* [EXERCISE GOAL]
Pick out each line containing the string "JSON".

* [PROVIDED MATERIAL]
= = =

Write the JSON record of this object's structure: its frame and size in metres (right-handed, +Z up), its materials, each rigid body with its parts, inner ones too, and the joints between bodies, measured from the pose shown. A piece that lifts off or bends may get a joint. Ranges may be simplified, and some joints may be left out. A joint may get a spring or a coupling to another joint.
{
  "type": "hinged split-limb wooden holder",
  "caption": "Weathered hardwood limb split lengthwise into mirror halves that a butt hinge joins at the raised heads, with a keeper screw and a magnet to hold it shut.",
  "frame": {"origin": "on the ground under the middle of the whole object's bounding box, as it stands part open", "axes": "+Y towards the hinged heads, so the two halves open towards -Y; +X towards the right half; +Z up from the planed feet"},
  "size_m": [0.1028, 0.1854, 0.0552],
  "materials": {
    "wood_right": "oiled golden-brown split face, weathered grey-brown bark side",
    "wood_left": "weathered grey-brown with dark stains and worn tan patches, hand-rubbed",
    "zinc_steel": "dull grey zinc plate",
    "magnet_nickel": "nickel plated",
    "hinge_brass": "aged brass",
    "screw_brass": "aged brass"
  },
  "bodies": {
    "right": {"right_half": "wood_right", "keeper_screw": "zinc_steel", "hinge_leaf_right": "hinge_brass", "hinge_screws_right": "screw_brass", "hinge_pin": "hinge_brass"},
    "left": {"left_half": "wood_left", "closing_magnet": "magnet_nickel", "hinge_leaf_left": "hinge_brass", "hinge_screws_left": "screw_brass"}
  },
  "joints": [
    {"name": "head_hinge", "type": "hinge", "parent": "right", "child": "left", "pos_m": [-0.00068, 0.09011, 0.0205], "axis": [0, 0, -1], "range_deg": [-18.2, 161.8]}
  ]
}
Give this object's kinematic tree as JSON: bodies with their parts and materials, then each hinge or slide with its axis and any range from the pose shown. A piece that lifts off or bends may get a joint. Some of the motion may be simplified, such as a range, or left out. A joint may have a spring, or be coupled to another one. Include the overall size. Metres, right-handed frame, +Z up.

= = =

* [SOLUTION TO THE PROBLEM]
Write the JSON record of this object's structure: its frame and size in metres (right-handed, +Z up), its materials, each rigid body with its parts, inner ones too, and the joints between bodies, measured from the pose shown. A piece that lifts off or bends may get a joint. Ranges may be simplified, and some joints may be left out. A joint may get a spring or a coupling to another joint.
Give this object's kinematic tree as JSON: bodies with their parts and materials, then each hinge or slide with its axis and any range from the pose shown. A piece that lifts off or bends may get a joint. Some of the motion may be simplified, such as a range, or left out. A joint may have a spring, or be coupled to another one. Include the overall size. Metres, right-handed frame, +Z up.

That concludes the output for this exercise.